[Start]

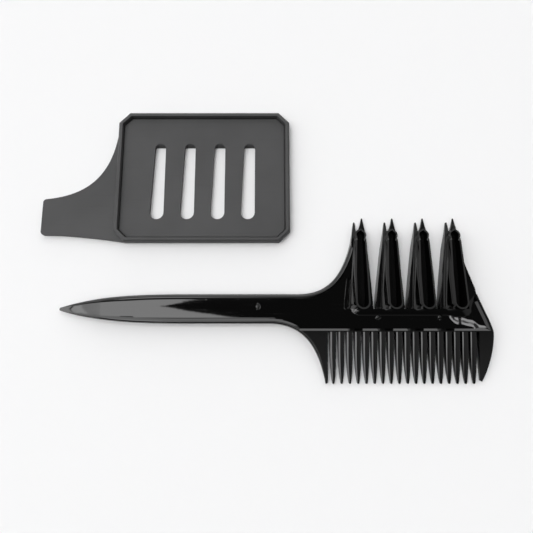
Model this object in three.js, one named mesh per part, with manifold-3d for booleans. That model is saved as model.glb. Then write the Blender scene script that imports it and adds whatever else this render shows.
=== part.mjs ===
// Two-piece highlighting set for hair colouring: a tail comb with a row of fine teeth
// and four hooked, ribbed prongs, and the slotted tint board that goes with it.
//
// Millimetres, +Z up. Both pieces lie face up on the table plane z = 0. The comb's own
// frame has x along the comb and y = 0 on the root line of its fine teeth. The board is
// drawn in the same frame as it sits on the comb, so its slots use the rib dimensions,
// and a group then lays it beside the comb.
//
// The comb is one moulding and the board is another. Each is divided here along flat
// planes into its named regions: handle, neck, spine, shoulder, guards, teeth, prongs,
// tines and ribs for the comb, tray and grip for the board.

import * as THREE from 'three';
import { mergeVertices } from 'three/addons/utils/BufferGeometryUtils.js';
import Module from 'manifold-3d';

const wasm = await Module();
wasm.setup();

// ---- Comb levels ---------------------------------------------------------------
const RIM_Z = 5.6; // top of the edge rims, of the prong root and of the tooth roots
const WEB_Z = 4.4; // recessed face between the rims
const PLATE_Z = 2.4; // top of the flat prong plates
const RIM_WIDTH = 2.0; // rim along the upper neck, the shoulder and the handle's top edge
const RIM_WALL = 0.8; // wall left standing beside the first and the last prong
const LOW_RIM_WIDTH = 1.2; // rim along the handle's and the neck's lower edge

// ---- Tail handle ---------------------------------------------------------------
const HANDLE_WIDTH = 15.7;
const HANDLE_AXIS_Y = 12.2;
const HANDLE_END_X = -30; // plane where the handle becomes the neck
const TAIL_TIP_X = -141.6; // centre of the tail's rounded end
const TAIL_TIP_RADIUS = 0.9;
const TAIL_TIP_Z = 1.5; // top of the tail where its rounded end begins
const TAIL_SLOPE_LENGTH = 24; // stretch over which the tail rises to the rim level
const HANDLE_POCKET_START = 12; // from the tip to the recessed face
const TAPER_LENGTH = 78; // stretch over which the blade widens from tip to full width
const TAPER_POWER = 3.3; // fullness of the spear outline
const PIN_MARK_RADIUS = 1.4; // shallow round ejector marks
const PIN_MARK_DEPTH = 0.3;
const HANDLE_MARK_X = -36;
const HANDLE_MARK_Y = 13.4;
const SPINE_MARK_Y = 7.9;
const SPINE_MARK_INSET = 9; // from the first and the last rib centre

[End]

WHAT THE EXERCISE ASKS:
Repeat the material above in full, quoting it exactly.

EXERCISE RESULT:
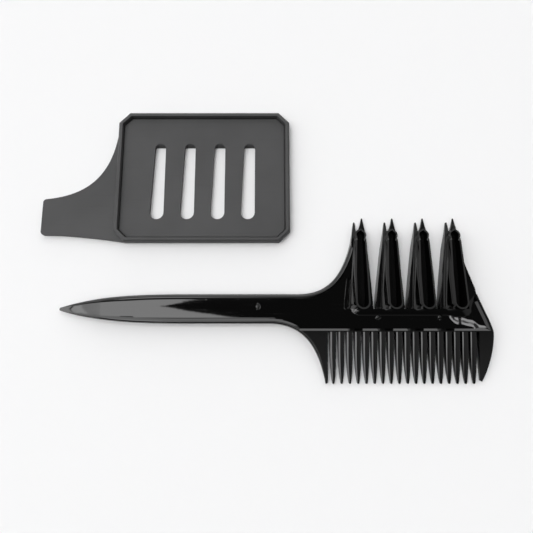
Model this object in three.js, one named mesh per part, with manifold-3d for booleans. That model is saved as model.glb. Then write the Blender scene script that imports it and adds whatever else this render shows.
=== part.mjs ===
// Two-piece highlighting set for hair colouring: a tail comb with a row of fine teeth
// and four hooked, ribbed prongs, and the slotted tint board that goes with it.
//
// Millimetres, +Z up. Both pieces lie face up on the table plane z = 0. The comb's own
// frame has x along the comb and y = 0 on the root line of its fine teeth. The board is
// drawn in the same frame as it sits on the comb, so its slots use the rib dimensions,
// and a group then lays it beside the comb.
//
// The comb is one moulding and the board is another. Each is divided here along flat
// planes into its named regions: handle, neck, spine, shoulder, guards, teeth, prongs,
// tines and ribs for the comb, tray and grip for the board.

import * as THREE from 'three';
import { mergeVertices } from 'three/addons/utils/BufferGeometryUtils.js';
import Module from 'manifold-3d';

const wasm = await Module();
wasm.setup();

// ---- Comb levels ---------------------------------------------------------------
const RIM_Z = 5.6; // top of the edge rims, of the prong root and of the tooth roots
const WEB_Z = 4.4; // recessed face between the rims
const PLATE_Z = 2.4; // top of the flat prong plates
const RIM_WIDTH = 2.0; // rim along the upper neck, the shoulder and the handle's top edge
const RIM_WALL = 0.8; // wall left standing beside the first and the last prong
const LOW_RIM_WIDTH = 1.2; // rim along the handle's and the neck's lower edge

// ---- Tail handle ---------------------------------------------------------------
const HANDLE_WIDTH = 15.7;
const HANDLE_AXIS_Y = 12.2;
const HANDLE_END_X = -30; // plane where the handle becomes the neck
const TAIL_TIP_X = -141.6; // centre of the tail's rounded end
const TAIL_TIP_RADIUS = 0.9;
const TAIL_TIP_Z = 1.5; // top of the tail where its rounded end begins
const TAIL_SLOPE_LENGTH = 24; // stretch over which the tail rises to the rim level
const HANDLE_POCKET_START = 12; // from the tip to the recessed face
const TAPER_LENGTH = 78; // stretch over which the blade widens from tip to full width
const TAPER_POWER = 3.3; // fullness of the spear outline
const PIN_MARK_RADIUS = 1.4; // shallow round ejector marks
const PIN_MARK_DEPTH = 0.3;
const HANDLE_MARK_X = -36;
const HANDLE_MARK_Y = 13.4;
const SPINE_MARK_Y = 7.9;
const SPINE_MARK_INSET = 9; // from the first and the last rib centre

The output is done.